The situation was now fairly clear. Thanks to the Japanese habit of carrying orders and marked maps into action, we had an almost complete picture of their general plan. It was, as we would expect from them, tactically bold and based on their past experience of the effects of cutting our communications. They intended to destroy 15 Corps and capture Chittagong as, it seemed, the first stage of an invasion of India.
The Japanese 55th Division, reinforced, and with detachments of the Indian National Army under its command, had been divided into three parts. The first or main striking force under Colonel Tanahashi, who had proved himself the most formidable of the enemy leaders in our 1943 Arakan disasters, was formed round his 112 Regiment and was about seven thousand strong. Its task was to move secretly through the jungle, between the left of our 7th Division and the right of the 81st West African Division, and seize Taung Bazaar from the east. It was then to turn south, overrun the Administrative Box and cut the Ngakye-dauk P
ass, thus isolating the 7th Division. The second smaller force, a battalion group under Colonel Kubo, was to move even wider than Tanahashi, block the track south from Goppe Bazaar and, turning west over the range, cut the main road to Maungdaw just south of Bawli Bazaar. This would isolate our 5th Division. The outflanking operations were under the direct command of Major-General Sakurai Tohutaro, the commander of the infantry of the 55th Division, not to be confused with Lieut.-General Sakurai Seizo, 28th Army Commander. The third Japanese force, known as Doi Force, consisting of the remainder of the 55th Division and some other troops, was to put in holding attacks from the south on both our 5th and 7th Divisions. Overall command of the whole Arakan offensive was in the hands of Lieut.-General Hanaya, commander of the 55th Division.
The basic idea was that the British divisions, when thus cut off, would behave as they had in the past, and, deprived of all supplies, turn to fight their way back to clear their communications.

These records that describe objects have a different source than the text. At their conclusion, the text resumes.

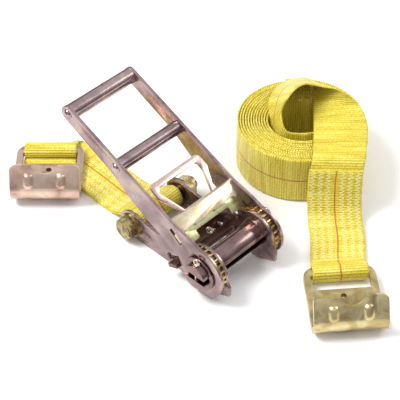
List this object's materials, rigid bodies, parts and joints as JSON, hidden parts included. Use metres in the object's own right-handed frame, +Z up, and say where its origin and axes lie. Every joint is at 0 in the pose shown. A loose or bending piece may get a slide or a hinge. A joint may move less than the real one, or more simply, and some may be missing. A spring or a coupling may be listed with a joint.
{
  "type": "ratchet tie down",
  "caption": "Ratchet tie down: a ratchet buckle with a short fixed strap and flat hook, and a rolled long strap of yellow webbing with its own flat hook.",
  "frame": {"origin": "centre of the base of the whole part's box, on the ground it lies on", "axes": "+X along the ratchet spindle, towards the rolled strap; +Y from the spindle towards the grip; +Z up"},
  "size_m": [0.2979, 0.3998, 0.1174],
  "materials": {
    "zinc_pink": "yellow chromate on bright zinc, pinkish and satin",
    "zinc_bright": "pale straw chromate on bright zinc",
    "zinc_dark": "brown chromate on zinc, in the shade of the frame",
    "zinc_pull": "pale pink chromate on zinc",
    "zinc_hook_pink": "rosy chromate on a pressed hook",
    "zinc_hook_cream": "cream chromate on a pressed hook",
    "webbing": "woven polyester webbing, yellow with a red tracer thread"
  },
  "bodies": {
    "frame": {"frame_plate_left": "zinc_pink", "frame_plate_right": "zinc_pink", "frame_cross_plate": "zinc_dark", "anchor_bolt": "zinc_bright", "anchor_nut": "zinc_bright", "anchor_washers": "zinc_bright", "anchor_sleeve": "zinc_dark", "lock_spring_left": "zinc_bright", "lock_spring_right": "zinc_bright"},
    "spindle": {"mandrel_half_upper": "zinc_pink", "mandrel_half_lower": "zinc_pink", "ratchet_wheel_left_inner": "zinc_bright", "ratchet_wheel_left_outer": "zinc_bright", "ratchet_wheel_right_inner": "zinc_bright", "ratchet_wheel_right_outer": "zinc_bright", "end_washer_left": "zinc_bright", "end_washer_right": "zinc_bright", "cotter_pin_left": "zinc_bright", "cotter_pin_right": "zinc_bright"},
    "handle": {"handle_plate_left": "zinc_pink", "handle_plate_right": "zinc_pink", "grip_tube": "zinc_pink", "grip_rivet": "zinc_pink", "crossbar_tube": "zinc_pink", "crossbar_rivet": "zinc_pink", "spring_cover": "zinc_bright", "drive_spring_left": "zinc_bright", "drive_spring_right": "zinc_bright"},
    "drive_pawl": {"drive_pawl": "zinc_bright", "finger_pull": "zinc_pull"},
    "lock_pawl": {"lock_pawl": "zinc_dark"},
    "short_strap": {"short_strap": "webbing"},
    "short_hook": {"short_strap_hook": "zinc_hook_pink"},
    "long_strap": {"long_strap_roll": "webbing", "long_strap_tail": "webbing"},
    "long_hook": {"long_strap_hook": "zinc_hook_cream"}
  },
  "joints": [
    {"name": "spindle_turn", "type": "hinge", "parent": "frame", "child": "spindle", "pos_m": [-0.0658, -0.0518, 0.027], "axis": [1, 0, 0], "continuous": true},
    {"name": "handle_swing", "type": "hinge", "parent": "frame", "child": "handle", "pos_m": [-0.0658, -0.0518, 0.027], "axis": [1, 0, 0], "range_deg": [-15, 135]},
    {"name": "drive_pawl_pull", "type": "slide", "parent": "handle", "child": "drive_pawl", "axis": [0, 0.788, 0.6157], "range_m": [0, 0.0038], "stiffness_N_per_m": 900, "springref_m": -0.004, "deforming": ["drive_spring_left", "drive_spring_right"]},
    {"name": "lock_pawl_pull", "type": "slide", "parent": "frame", "child": "lock_pawl", "axis": [0, 0.9272, -0.3746], "range_m": [0, 0.005], "stiffness_N_per_m": 900, "springref_m": -0.004, "deforming": ["lock_spring_left", "lock_spring_right"]},
    {"name": "short_strap_swing", "type": "hinge", "parent": "frame", "child": "short_strap", "pos_m": [-0.0658, 0.04338, 0.0145], "axis": [1, 0, 0], "range_deg": [0, 25]},
    {"name": "short_hook_swing", "type": "hinge", "parent": "short_strap", "child": "short_hook", "pos_m": [-0.0763, 0.1762, 0.0085], "axis": [-0.6947, 0.7193, 0], "range_deg": [0, 60]},
    {"name": "long_strap_lift", "type": "slide", "parent": "frame", "child": "long_strap", "axis": [0, 0, 1], "range_m": [0, 0.06]},
    {"name": "long_hook_swing", "type": "hinge", "parent": "long_strap", "child": "long_hook", "pos_m": [-0.0078, -0.1258, 0.0083], "axis": [-0.7547, 0.6561, 0], "range_deg": [0, 60]}
  ]
}
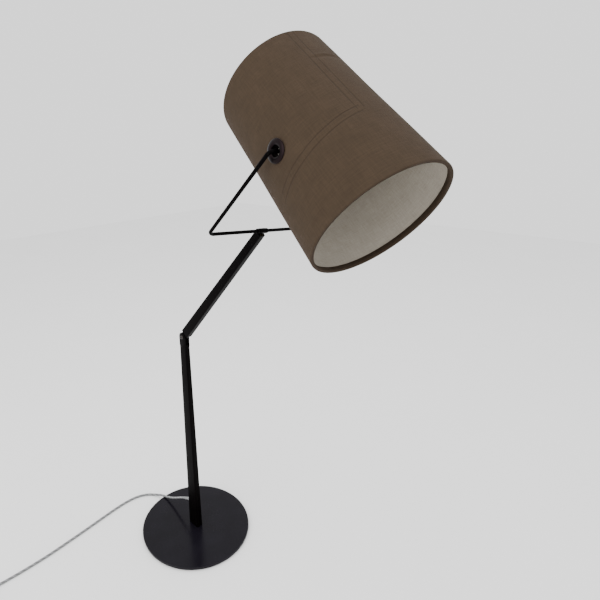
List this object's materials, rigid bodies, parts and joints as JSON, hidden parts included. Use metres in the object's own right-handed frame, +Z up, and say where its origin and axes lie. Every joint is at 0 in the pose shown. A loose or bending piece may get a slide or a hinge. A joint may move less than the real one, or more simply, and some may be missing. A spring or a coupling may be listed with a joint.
{
  "type": "articulated desk lamp",
  "caption": "Tall desk lamp: a round weighted foot, a box-section stem and arm on an elbow, and a fork that carries a large tapered fabric shade on eyelets.",
  "frame": {"origin": "centre of the round foot, on the surface the lamp stands on", "axes": "+Z up along the stem; +X the way the arm leans; Y along the elbow's pin, with the nut on +Y"},
  "size_m": [0.6888, 0.7032, 1.0117],
  "materials": {
    "black_paint": "satin black powder coat",
    "plate_paint": "satin black powder coat, slightly greyer",
    "gunmetal": "dark bronzed metal",
    "steel": "zinc-plated steel",
    "black_steel": "blackened steel",
    "brass": "turned brass",
    "canvas": "taupe cotton canvas",
    "lining": "pale lining",
    "opal_glass": "opal glass",
    "black_plastic": "moulded matte black",
    "nylon": "natural nylon",
    "clear_pvc": "clear cord jacket over silvery conductors",
    "rubber": "matte black rubber"
  },
  "bodies": {
    "base": {"base_pad": "rubber", "base_plate": "plate_paint", "stem_foot_block": "steel", "foot_screw_front": "steel", "foot_screw_rear": "steel", "stem": "black_paint", "stem_knuckle": "black_paint", "stem_lead": "clear_pvc", "cord_gland": "black_plastic", "cord_sleeve": "clear_pvc", "elbow_bolt": "black_steel", "elbow_nut": "black_steel", "elbow_washer_left": "nylon", "elbow_washer_right": "nylon", "cord_lead": "clear_pvc", "cord_to_coil": "clear_pvc", "cord_coil": "clear_pvc", "cord_to_plug": "clear_pvc", "switch_lower_half": "black_plastic", "switch_upper_half": "black_plastic", "plug_body": "black_plastic", "plug_pin_1": "steel", "plug_pin_2": "steel"},
    "arm": {"arm": "black_paint", "arm_knuckle": "black_paint", "arm_lead": "clear_pvc", "arm_tip_bush": "brass"},
    "tee": {"fork_tee": "black_paint", "tee_grub_screw": "black_steel", "swivel_clip": "steel"},
    "fork": {"fork_tube": "black_paint", "rod_collar_left": "black_paint", "rod_collar_right": "black_paint"},
    "shade": {"shade_fabric": "canvas", "shade_lining": "lining", "top_ring": "steel", "opening_ring": "steel", "eyelet_left": "gunmetal", "eyelet_right": "gunmetal", "eyelet_washer_left": "gunmetal", "eyelet_washer_right": "gunmetal", "holder_bridge": "steel", "pivot_bush_left": "nylon", "pivot_bush_right": "nylon", "holder_nipple": "brass", "nipple_nut": "brass", "lampholder_cap": "black_plastic", "lampholder_skirt": "black_plastic", "bulb_cap": "steel", "bulb_globe": "opal_glass"},
    "rocker": {"switch_rocker": "black_plastic"}
  },
  "joints": [
    {"name": "elbow", "type": "hinge", "parent": "base", "child": "arm", "pos_m": [0, 0, 0.489], "axis": [0, 1, 0], "range_deg": [-42, 55]},
    {"name": "head_swivel", "type": "hinge", "parent": "arm", "child": "tee", "pos_m": [0.22526, 0, 0.7383], "axis": [0.6704, 0, 0.742], "range_deg": [-85, 85]},
    {"name": "fork_tilt", "type": "hinge", "parent": "tee", "child": "fork", "pos_m": [0.22526, 0, 0.7383], "axis": [0.0956, 0.9917, -0.0863], "range_deg": [-70, 80]},
    {"name": "shade_tilt", "type": "hinge", "parent": "fork", "child": "shade", "pos_m": [0.34829, -0.00164, 0.85561], "axis": [0.0956, 0.9917, -0.0863], "range_deg": [-40, 40]},
    {"name": "switch_rock", "type": "hinge", "parent": "base", "child": "rocker", "pos_m": [-0.162, -0.453, 0.0132], "axis": [1, 0, 0], "range_deg": [-14, 0], "stiffness_Nm_per_rad": 0.02}
  ]
}
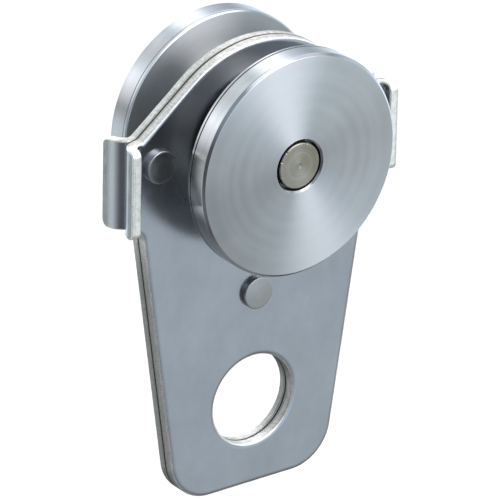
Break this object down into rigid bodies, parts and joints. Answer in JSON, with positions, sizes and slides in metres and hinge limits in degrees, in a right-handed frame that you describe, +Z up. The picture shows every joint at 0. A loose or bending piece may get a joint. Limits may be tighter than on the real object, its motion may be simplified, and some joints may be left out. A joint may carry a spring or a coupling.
{
  "type": "twin-wheel rail hanger",
  "caption": "Hanger for a slotted rail: ball-bearing wheels on both sides of two riveted steel plates with bent ears, and a hanging eye in the tapered foot.",
  "frame": {"origin": "centre of the hanging eye, in the plane where the two plates meet", "axes": "+Z up from the eye to the axle, +Y along the axle towards the rear wheel, X the direction of travel"},
  "size_m": [0.0612, 0.0302, 0.0929],
  "materials": {
    "plate_steel": "satin stainless sheet with deburred edges",
    "wheel_steel": "turned stainless steel",
    "axle_steel": "formed and faced stainless steel",
    "rivet_steel": "satin stainless steel, slightly worn",
    "spacer_steel": "turned stainless steel",
    "ring_steel": "ground bearing steel",
    "ball_steel": "polished bearing steel",
    "cage_plastic": "moulded nylon",
    "shield_steel": "pressed sheet steel",
    "spring_steel": "dark phosphated spring steel"
  },
  "bodies": {
    "hanger": {"front_plate": "plate_steel", "rear_plate": "plate_steel", "axle": "axle_steel", "left_rivet": "rivet_steel", "right_rivet": "rivet_steel", "lower_rivet": "rivet_steel", "front_spacer": "spacer_steel", "rear_spacer": "spacer_steel", "front_bearing_inner_ring": "ring_steel", "rear_bearing_inner_ring": "ring_steel"},
    "front_wheel": {"front_wheel": "wheel_steel", "front_bearing_outer_ring": "ring_steel", "front_inboard_shield": "shield_steel", "front_outboard_shield": "shield_steel", "front_circlip": "spring_steel"},
    "rear_wheel": {"rear_wheel": "wheel_steel", "rear_bearing_outer_ring": "ring_steel", "rear_inboard_shield": "shield_steel", "rear_outboard_shield": "shield_steel", "rear_circlip": "spring_steel"},
    "front_cage": {"front_bearing_balls": "ball_steel", "front_bearing_cage": "cage_plastic"},
    "rear_cage": {"rear_bearing_balls": "ball_steel", "rear_bearing_cage": "cage_plastic"}
  },
  "joints": [
    {"name": "front_wheel_spin", "type": "hinge", "parent": "hanger", "child": "front_wheel", "pos_m": [0, -0.0126, 0.0532], "axis": [0, 1, 0], "continuous": true},
    {"name": "rear_wheel_spin", "type": "hinge", "parent": "hanger", "child": "rear_wheel", "pos_m": [0, 0.0126, 0.0532], "axis": [0, 1, 0], "continuous": true},
    {"name": "front_cage_orbit", "type": "hinge", "parent": "hanger", "child": "front_cage", "pos_m": [0, -0.0098, 0.0532], "axis": [0, 1, 0], "continuous": true},
    {"name": "rear_cage_orbit", "type": "hinge", "parent": "hanger", "child": "rear_cage", "pos_m": [0, 0.0098, 0.0532], "axis": [0, 1, 0], "continuous": true}
  ],
  "couplings": [
    {"joint": "front_cage_orbit", "follows": "front_wheel_spin", "ratio": 0.6323},
    {"joint": "rear_cage_orbit", "follows": "rear_wheel_spin", "ratio": 0.6323}
  ]
}
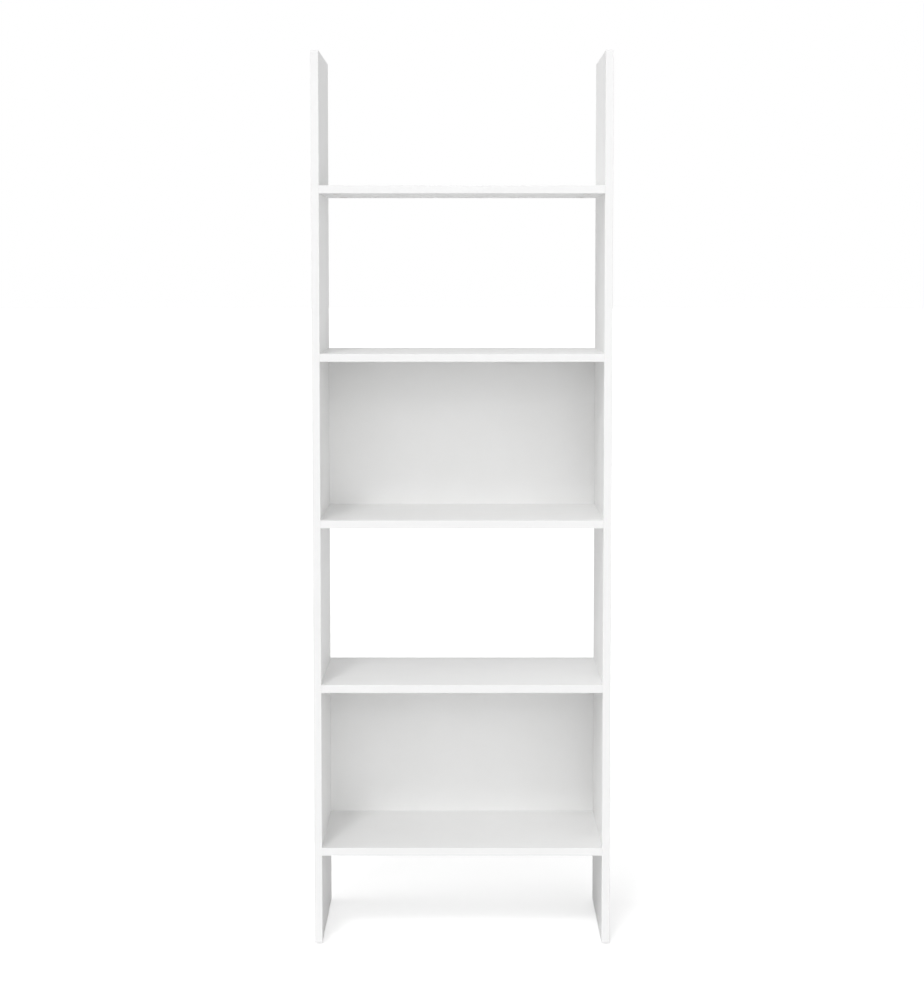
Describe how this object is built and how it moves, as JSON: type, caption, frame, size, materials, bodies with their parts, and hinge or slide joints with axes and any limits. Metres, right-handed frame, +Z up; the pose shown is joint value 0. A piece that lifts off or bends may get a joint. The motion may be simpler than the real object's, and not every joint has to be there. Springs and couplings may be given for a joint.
{
  "type": "open bookshelf",
  "caption": "Tall upright open shelf: full-height side panels carry fixed shelves, and thin back panels close alternate bays.",
  "frame": {"origin": "on the floor under the middle of the shelf, at the centre of the bounding box's base", "axes": "+Z up, +X to the right seen from the front, +Y from the front to the back"},
  "size_m": [0.6, 0.3, 1.803],
  "materials": {
    "white_board": "satin white melamine face on chipboard",
    "white_edging": "satin white plastic edging with rounded edges",
    "white_hardboard": "white lacquer on thin hardboard",
    "cast_zinc": "dull die-cast zinc",
    "zinc_plated_steel": "bright zinc plate",
    "nail_steel": "plain drawn wire",
    "white_cap": "moulded white plastic",
    "beech": "unfinished fluted beech",
    "glide_plastic": "moulded white plastic, scuffed where it slides"
  },
  "bodies": {
    "root": {"bottom_shelf": "white_board", "bottom_shelf_back_strip": "white_edging", "bottom_shelf_front_strip": "white_edging", "cam_bolts": "zinc_plated_steel", "cam_caps": "white_cap", "cam_locks": "cast_zinc", "floor_glides": "glide_plastic", "fourth_shelf": "white_board", "fourth_shelf_back_strip": "white_edging", "fourth_shelf_front_strip": "white_edging", "glide_nails": "nail_steel", "left_side_back_strip": "white_edging", "left_side_bottom_strip": "white_edging", "left_side_front_strip": "white_edging", "left_side_panel": "white_board", "left_side_top_strip": "white_edging", "lower_back_panel": "white_hardboard", "middle_shelf": "white_board", "middle_shelf_back_strip": "white_edging", "middle_shelf_front_strip": "white_edging", "right_side_back_strip": "white_edging", "right_side_bottom_strip": "white_edging", "right_side_front_strip": "white_edging", "right_side_panel": "white_board", "right_side_top_strip": "white_edging", "second_shelf": "white_board", "second_shelf_back_strip": "white_edging", "second_shelf_front_strip": "white_edging", "shelf_dowels": "beech", "top_shelf": "white_board", "top_shelf_back_strip": "white_edging", "top_shelf_front_strip": "white_edging", "upper_back_panel": "white_hardboard"}
  },
  "joints": []
}
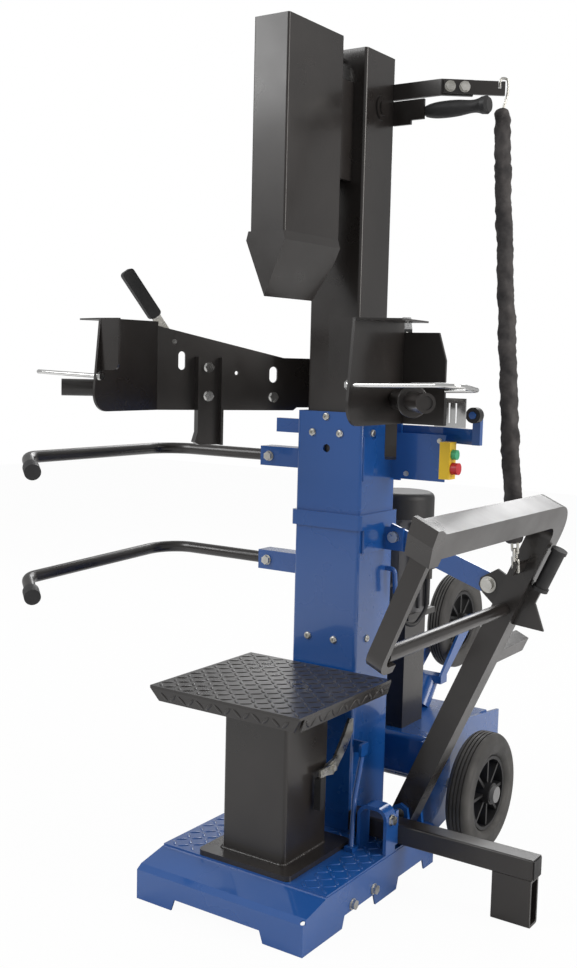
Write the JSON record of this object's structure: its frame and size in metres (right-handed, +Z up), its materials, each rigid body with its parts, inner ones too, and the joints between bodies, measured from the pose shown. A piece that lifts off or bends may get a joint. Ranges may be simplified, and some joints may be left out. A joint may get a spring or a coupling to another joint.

The 7th Division would be destroyed as it tried to scramble to safety through the Ngakyedauk Pass. All the Japanese forces would then turn on the wretched 5th Division and annihilate it as it struggled to escape across the Naf River. Chittagong would be the next stop for the victorious Sakurai. There the local population, rallied by the Indian National Army, would rise and Bengal would lie open to the invader. The much heralded ‘March on Delhi’ had begun.
The operation was planned to a strict time-table under which the total destruction of the British forces was billed to be completed in ten days. The Japanese administrative arrangements were based on capturing our supplies and our motor transport by that time, and thence onwards using them. So confident of success were they that they brought with them, in addition to a considerable artillery, units of gunners without guns to take over ours. None of our transport was to be destroyed; it was all wanted intact for the March on Delhi. The Japanese radio had evidently been issued with a copy of the programme, as for the first ten days of the battle it announced the destruction of our forces strictly in accordance with the time-table.